§ Data block
________

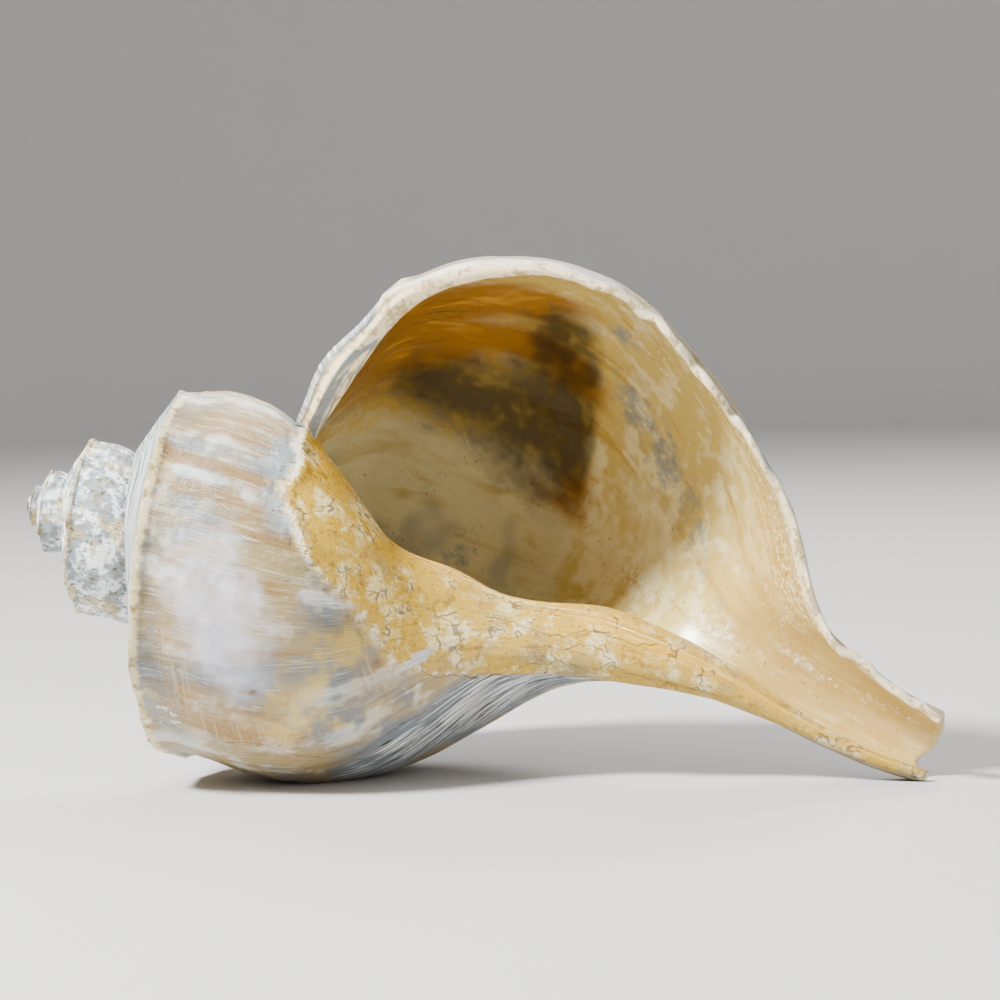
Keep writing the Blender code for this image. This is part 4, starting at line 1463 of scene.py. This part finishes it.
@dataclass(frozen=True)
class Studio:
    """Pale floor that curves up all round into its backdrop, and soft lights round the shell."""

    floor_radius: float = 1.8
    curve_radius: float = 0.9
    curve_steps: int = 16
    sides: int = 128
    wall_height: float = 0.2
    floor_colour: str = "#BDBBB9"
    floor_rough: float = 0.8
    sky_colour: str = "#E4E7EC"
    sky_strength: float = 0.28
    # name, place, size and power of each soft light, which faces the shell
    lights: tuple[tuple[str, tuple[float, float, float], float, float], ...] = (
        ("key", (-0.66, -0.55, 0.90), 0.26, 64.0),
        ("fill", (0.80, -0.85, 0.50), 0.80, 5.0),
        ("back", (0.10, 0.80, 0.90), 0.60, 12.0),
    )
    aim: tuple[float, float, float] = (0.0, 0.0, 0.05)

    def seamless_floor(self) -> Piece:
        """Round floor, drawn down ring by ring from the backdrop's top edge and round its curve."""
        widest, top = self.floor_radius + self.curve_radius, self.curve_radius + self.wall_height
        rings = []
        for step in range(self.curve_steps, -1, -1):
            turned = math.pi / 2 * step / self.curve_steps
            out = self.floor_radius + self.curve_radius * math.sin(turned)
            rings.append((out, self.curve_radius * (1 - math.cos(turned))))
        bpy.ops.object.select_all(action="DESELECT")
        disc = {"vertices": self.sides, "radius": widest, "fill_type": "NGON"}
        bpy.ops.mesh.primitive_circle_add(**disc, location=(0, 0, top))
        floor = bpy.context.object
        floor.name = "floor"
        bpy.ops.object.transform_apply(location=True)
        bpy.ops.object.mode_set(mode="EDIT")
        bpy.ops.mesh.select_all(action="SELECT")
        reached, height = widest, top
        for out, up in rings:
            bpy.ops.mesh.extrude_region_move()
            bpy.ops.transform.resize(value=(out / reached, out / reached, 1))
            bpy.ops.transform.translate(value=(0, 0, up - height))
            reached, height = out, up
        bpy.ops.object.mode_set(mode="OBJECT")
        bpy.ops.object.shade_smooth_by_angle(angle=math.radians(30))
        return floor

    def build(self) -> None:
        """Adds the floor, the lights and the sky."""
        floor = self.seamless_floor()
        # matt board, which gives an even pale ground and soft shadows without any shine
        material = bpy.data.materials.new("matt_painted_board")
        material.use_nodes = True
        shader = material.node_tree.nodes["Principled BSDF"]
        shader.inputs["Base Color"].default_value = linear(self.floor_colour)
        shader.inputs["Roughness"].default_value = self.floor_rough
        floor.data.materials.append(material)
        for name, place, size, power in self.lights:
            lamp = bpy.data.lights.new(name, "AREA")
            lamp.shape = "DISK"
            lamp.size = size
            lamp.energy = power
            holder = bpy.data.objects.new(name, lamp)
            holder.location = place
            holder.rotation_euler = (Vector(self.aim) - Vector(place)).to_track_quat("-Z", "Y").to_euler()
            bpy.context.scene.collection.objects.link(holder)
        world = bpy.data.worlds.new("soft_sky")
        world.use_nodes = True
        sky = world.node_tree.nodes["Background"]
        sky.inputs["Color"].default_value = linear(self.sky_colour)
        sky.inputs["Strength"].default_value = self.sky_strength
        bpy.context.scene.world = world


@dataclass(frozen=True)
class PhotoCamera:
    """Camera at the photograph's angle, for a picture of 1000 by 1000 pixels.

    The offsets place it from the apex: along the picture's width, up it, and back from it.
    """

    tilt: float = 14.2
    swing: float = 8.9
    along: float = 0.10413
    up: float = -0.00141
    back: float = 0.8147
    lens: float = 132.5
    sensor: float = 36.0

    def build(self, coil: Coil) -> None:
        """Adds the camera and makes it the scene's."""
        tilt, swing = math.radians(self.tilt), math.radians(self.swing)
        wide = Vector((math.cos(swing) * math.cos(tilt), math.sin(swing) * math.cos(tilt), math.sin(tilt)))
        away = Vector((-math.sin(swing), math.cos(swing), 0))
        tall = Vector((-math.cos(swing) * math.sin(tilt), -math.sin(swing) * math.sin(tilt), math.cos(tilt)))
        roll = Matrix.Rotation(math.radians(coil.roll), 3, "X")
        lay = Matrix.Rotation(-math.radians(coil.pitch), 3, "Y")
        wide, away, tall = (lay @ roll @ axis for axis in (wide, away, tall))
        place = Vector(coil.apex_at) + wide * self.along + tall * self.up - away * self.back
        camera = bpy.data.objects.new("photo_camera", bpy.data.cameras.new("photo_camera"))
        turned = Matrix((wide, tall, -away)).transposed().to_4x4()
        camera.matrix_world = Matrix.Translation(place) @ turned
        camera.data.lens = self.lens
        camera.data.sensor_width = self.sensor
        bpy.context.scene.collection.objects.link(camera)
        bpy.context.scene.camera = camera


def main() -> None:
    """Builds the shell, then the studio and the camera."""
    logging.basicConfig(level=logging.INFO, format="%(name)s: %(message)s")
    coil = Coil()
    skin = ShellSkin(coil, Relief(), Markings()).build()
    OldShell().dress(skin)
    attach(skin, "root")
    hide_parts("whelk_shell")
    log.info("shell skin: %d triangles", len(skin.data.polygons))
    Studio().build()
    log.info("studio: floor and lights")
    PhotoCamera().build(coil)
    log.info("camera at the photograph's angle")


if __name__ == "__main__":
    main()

________

§ Exercise instructions
Search the listing for the word "skin" and return each line that holds it.

§ Finished answer
    skin = ShellSkin(coil, Relief(), Markings()).build()
    OldShell().dress(skin)
    attach(skin, "root")
    log.info("shell skin: %d triangles", len(skin.data.polygons))